I've been told that the school system trains people to behave like that. At a young age Chinese learn to sit still and listen to the teacher. The teacher tells them about the subject and the pupils are expected to absorb the teacher's knowledge. At some point there will be a test and the pupils are expected to reproduce the teacher's knowledge - as accurately as possible. My sources tell me that interpretation or processing of the presented information is not expected and actively discouraged. That continues in University and then people behave as adults in a corporate context the same way.

So it is totally normal to listen to a superior, now called a leader or manager, obey his rules and perform assigned tasks.

No need to talk. No need to ask. Just do. And don't disturb the others.

The eight rules of ATDD

Recently someone at my current client was asking me about what they should do when "doing" ATDD. As the request was about a simple answer, I came up with a number of shoulds and one should not. After I wrote these eight rules down we had a good group conversation to clarify and understand what each rule means and calls for.

Intentionally I was trying to use language that is a bit vague in order to encourage thinking and discussion.

1 - You should learn the ways of your customer

Learn as much about your customer as you can.

Find out what the customer wants to do with the product you are creating. Find out how the customer usually works - without your product. Find out what he values, what preferences he has.
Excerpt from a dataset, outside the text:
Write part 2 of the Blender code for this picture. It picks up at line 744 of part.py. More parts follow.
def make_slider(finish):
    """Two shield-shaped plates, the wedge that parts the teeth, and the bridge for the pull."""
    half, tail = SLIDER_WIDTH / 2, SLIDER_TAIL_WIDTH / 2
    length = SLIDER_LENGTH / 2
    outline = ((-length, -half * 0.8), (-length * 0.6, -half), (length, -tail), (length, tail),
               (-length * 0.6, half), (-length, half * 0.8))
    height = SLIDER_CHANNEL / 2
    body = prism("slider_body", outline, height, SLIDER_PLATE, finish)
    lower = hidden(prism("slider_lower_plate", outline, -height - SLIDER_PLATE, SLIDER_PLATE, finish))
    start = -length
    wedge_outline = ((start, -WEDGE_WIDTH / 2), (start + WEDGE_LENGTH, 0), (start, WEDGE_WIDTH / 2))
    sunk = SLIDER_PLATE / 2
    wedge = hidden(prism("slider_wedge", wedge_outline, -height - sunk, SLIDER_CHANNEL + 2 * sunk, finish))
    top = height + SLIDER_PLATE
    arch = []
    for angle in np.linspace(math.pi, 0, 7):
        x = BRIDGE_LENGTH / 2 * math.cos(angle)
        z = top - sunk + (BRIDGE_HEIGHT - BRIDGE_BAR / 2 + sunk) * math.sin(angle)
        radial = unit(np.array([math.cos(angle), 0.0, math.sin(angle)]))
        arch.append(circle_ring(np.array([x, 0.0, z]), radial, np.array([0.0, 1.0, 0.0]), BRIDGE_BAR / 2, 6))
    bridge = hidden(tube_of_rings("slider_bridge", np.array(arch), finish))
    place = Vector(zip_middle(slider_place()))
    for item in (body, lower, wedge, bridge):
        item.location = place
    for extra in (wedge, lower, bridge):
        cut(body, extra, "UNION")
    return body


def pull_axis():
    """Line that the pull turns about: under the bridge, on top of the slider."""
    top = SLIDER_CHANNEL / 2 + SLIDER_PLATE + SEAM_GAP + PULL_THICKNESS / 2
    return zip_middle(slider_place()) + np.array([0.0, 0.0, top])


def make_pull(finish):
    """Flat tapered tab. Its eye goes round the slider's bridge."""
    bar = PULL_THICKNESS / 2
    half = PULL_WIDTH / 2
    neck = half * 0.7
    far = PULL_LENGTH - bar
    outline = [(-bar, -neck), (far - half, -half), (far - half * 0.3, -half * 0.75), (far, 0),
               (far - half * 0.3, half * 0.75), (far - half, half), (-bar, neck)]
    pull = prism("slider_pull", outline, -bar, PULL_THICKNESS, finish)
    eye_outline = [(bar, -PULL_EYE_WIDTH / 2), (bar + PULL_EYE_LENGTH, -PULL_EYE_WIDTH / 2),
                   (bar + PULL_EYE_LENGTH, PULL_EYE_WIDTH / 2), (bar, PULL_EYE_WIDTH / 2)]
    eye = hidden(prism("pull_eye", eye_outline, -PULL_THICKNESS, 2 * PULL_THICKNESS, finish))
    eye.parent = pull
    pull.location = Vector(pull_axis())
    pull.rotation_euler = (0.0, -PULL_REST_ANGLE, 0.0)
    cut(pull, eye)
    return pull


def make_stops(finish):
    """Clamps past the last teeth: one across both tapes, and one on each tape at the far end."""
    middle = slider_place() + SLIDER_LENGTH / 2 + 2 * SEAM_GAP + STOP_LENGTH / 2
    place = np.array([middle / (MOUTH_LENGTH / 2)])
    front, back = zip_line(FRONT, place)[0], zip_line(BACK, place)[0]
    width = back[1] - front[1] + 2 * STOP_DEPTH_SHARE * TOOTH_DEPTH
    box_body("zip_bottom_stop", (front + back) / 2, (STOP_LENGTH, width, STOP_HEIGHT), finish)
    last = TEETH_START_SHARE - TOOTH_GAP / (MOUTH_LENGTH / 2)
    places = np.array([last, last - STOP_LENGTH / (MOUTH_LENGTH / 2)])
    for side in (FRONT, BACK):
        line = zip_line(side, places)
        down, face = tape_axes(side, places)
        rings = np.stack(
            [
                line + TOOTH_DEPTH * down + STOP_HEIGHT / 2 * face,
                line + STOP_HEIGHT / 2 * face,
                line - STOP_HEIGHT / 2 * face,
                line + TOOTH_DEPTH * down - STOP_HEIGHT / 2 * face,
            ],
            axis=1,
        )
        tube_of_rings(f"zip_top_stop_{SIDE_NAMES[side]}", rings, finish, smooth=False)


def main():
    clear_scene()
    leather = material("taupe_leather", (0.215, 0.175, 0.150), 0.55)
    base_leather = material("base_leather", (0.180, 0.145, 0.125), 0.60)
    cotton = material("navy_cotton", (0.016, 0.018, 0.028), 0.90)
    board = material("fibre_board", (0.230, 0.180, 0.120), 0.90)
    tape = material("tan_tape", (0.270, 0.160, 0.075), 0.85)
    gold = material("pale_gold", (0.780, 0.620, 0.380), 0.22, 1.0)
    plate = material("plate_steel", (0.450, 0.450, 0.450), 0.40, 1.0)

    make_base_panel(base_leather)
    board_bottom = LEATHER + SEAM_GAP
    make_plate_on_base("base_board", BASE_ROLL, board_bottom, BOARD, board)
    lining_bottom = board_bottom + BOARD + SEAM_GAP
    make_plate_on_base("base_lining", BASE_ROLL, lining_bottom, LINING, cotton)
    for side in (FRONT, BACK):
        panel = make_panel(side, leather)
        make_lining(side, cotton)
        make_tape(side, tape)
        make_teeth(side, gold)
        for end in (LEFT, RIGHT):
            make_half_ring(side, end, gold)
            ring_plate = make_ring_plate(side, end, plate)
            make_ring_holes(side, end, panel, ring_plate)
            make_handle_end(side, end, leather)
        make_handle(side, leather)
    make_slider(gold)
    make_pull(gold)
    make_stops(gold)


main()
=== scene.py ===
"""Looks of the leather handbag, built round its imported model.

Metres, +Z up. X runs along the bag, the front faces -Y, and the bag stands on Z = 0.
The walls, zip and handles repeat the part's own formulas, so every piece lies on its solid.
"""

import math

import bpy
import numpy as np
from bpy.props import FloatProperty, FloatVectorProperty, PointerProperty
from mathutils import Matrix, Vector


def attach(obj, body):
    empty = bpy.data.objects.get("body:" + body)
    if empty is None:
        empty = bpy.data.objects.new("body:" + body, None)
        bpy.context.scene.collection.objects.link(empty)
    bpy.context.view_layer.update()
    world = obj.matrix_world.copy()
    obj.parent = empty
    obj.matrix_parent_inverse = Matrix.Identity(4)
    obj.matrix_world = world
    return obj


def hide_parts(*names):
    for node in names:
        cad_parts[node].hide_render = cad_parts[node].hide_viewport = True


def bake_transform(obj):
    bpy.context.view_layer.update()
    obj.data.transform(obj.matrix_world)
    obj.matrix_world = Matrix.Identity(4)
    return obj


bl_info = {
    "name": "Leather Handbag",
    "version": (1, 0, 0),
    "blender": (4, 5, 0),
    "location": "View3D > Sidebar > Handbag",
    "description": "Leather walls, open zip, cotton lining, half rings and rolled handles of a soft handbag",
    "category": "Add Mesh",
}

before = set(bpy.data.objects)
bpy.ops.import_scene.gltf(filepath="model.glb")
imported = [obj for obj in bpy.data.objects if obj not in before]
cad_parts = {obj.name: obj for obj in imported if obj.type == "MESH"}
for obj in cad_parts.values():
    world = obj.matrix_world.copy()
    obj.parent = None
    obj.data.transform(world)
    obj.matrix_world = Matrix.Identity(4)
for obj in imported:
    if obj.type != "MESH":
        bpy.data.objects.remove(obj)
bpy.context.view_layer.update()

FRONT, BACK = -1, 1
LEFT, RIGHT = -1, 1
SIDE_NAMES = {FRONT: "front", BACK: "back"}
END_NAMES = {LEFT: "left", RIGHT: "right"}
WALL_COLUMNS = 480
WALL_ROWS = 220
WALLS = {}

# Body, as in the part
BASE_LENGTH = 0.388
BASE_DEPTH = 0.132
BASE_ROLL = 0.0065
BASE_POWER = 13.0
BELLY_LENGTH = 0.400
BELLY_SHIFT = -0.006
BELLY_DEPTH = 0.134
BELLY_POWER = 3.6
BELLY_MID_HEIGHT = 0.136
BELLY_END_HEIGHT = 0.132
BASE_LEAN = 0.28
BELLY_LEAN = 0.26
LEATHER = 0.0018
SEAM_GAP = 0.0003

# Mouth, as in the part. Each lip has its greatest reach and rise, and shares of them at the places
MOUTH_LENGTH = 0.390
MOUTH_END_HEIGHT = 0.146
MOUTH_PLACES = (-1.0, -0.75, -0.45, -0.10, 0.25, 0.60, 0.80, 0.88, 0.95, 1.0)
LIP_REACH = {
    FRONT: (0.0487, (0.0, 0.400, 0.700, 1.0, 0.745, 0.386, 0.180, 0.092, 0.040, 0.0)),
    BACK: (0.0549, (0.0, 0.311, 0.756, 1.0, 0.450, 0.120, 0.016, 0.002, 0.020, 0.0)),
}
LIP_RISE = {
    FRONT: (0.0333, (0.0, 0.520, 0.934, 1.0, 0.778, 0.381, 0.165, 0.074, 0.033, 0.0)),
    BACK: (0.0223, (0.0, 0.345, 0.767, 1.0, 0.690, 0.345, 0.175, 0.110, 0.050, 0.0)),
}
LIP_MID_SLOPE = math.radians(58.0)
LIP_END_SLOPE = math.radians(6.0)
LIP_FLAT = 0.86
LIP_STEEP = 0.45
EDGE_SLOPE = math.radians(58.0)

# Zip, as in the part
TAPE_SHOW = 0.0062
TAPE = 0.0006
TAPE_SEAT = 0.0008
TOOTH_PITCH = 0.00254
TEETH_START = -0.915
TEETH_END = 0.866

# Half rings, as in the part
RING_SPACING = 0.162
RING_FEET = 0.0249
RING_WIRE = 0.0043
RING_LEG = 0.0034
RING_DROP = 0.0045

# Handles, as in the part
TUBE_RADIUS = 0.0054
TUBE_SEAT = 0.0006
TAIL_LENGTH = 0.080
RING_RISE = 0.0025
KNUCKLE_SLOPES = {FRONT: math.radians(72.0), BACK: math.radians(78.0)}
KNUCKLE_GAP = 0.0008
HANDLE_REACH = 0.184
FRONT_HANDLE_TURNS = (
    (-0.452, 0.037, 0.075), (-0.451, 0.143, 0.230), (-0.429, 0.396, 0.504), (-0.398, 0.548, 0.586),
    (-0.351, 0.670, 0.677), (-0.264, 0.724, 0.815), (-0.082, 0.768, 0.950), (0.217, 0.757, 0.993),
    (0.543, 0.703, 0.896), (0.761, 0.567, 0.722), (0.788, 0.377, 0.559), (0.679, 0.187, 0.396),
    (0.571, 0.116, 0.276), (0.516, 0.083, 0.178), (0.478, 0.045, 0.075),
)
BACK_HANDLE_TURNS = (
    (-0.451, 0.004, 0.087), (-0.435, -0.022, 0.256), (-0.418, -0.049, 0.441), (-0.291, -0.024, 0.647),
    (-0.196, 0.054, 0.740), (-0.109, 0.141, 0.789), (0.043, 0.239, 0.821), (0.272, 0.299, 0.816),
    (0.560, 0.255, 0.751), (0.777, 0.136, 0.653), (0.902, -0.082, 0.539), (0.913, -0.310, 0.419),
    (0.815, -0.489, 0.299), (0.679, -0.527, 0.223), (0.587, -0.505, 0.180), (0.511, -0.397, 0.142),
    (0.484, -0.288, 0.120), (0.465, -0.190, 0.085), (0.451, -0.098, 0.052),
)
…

2 - You should learn your customer's expectations

At the very end it is the customer who either accepts or rejects your creation. As it is unlikely that you will deliver something that is completely broken, it is your customer's perception that makes or breaks the deal. Perception is connected to expectations. If you don't understand what your customer expects from your creation, then it will be difficult to make him accept it and be delighted.
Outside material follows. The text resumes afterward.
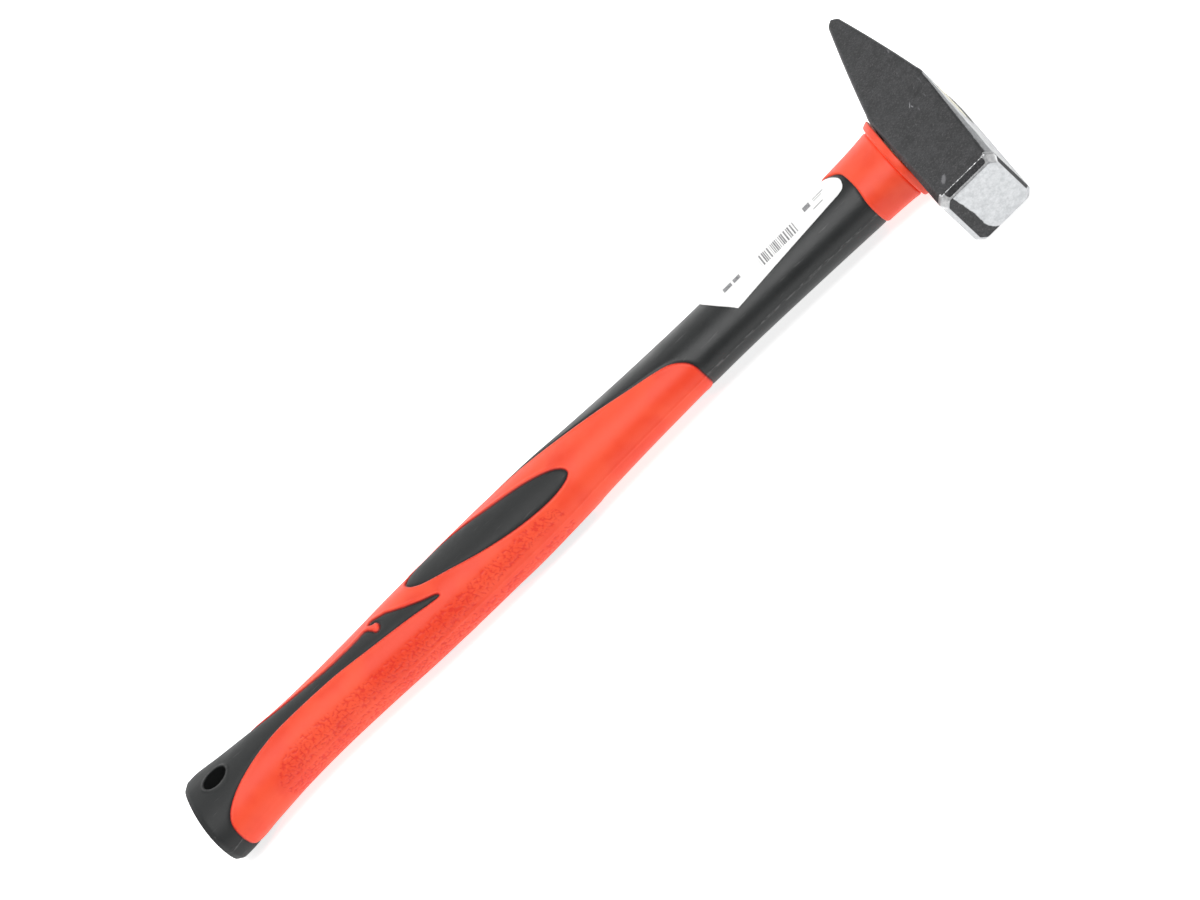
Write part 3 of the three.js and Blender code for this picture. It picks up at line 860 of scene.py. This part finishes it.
def collar_row(x, share, height, flange):
    half_y, half_z, shift = (along_handle(x, k) for k in (1, 2, 3))
    half_y = (half_y + height) * (1 - flange) + FLANGE_HALF_WIDTH * flange
    half_z = (half_z + height * 0.6) * (1 - flange) + FLANGE_HALF_THICKNESS * flange
    power = COLLAR_POWER + (FLANGE_POWER - COLLAR_POWER) * flange
    y = shift * (1 - flange / 2) + half_y * signed_power(np.cos(share), 2 / power)
    z = half_z * signed_power(np.sin(share), 2 / power)
    return np.column_stack([x, y, z])


def sticker(material):
    """A thin sheet of paper that follows the shaft's upper side."""
    across, lengthwise = 46, 120
    q = np.linspace(0, 1, across)
    bottom, top = spline(LABEL_BOTTOM, 12), spline(LABEL_TOP, 12)

    def edge_at(edge):
        length = np.concatenate([[0], np.cumsum(np.hypot(*np.diff(edge, axis=0).T))])
        return np.column_stack([np.interp(q * length[-1], length, edge[:, k]) for k in (0, 1)])

    t = np.linspace(0, 1, lengthwise)[:, None, None]
    flat = edge_at(bottom)[None] * (1 - t) + edge_at(top)[None] * t
    x, y = flat[..., 0], flat[..., 1]
    half_y, half_z, shift = (along_handle(x, k) for k in (1, 2, 3))
    reach = np.clip((y - shift) / half_y, -0.999, 0.999)
    z = half_z * (1 - np.abs(reach) ** SECTION_POWER) ** (1 / SECTION_POWER)
    out_y = signed_power(reach, SECTION_POWER - 1) / half_y
    out_z = (z / half_z) ** (SECTION_POWER - 1) / half_z
    size = np.hypot(out_y, out_z)
    sheets = [np.stack([x, y + out_y / size * h, z + out_z / size * h], axis=-1) for h in (0.02, 0.14)]
    under, over = (sheet.reshape(-1, 3) for sheet in sheets)
    count = len(over)
    quads = row_quads(lengthwise, across, wrap=False)
    border = border_loop(lengthwise, across)
    faces = (quads[:, ::-1] + count).tolist() + quads.tolist()
    faces += [[b, a, a + count, b + count] for a, b in zip(border, border[1:] + border[:1])]
    return mesh_object("paper_sticker", np.vstack([under, over]), faces, material, sharp_angle=40)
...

3 - You should specify the behavior of your product

With a solid understanding of your customer's situation and expectations you should explain what your product will do. Share the specification of the future behavior of your product with the customer to collect further feedback to make sure that you truly understand his expectations.

4 - You should deliver expected behavior

When customer and you share the same view about the expected behavior of your product you should deliver precisely that. You may change it later, together with your customer, but it is important to deliver what you both have agreed upon as that is part of your customer's expectation and makes you trustworthy - a very important piece of entering a trustful relationship that enables close collaboration.

5 - You should continuously document actual behavior of your product

Using techniques and tools that allow you to execute the specification of the expected behavior that your product will exhibit you document that the product is indeed behaving as specified.

6 - You should create trusted blocks of code

By using a technique like TDD (Test-Driven Development) you craft the product making up your product in many tiny steps. Because you write the test before the production code you will have good coverage and you will not create any code that is not really required. That way you create blocks of code that you can trust. The better you specify what the code should do and only code the requested behavior, the more you know that your code is trustworthy.

7 - You should assemble your product using trusted blocks of code

Now that you have created all the small pieces test-first you can continue with the bigger blocks. You continue to specify behavior, but this time on a higher level, and for the implementation you use the chunks that you have created earlier.

8 - You must not verify

That is probably the biggest surprise for many people. I'm really advocating that you should not verify. Not verify anything anymore that is. Because, if you did all the things listed before, then there is nothing left that you would have to verify. You've done it already extensively and performing additional tests would be just a waste of time and money.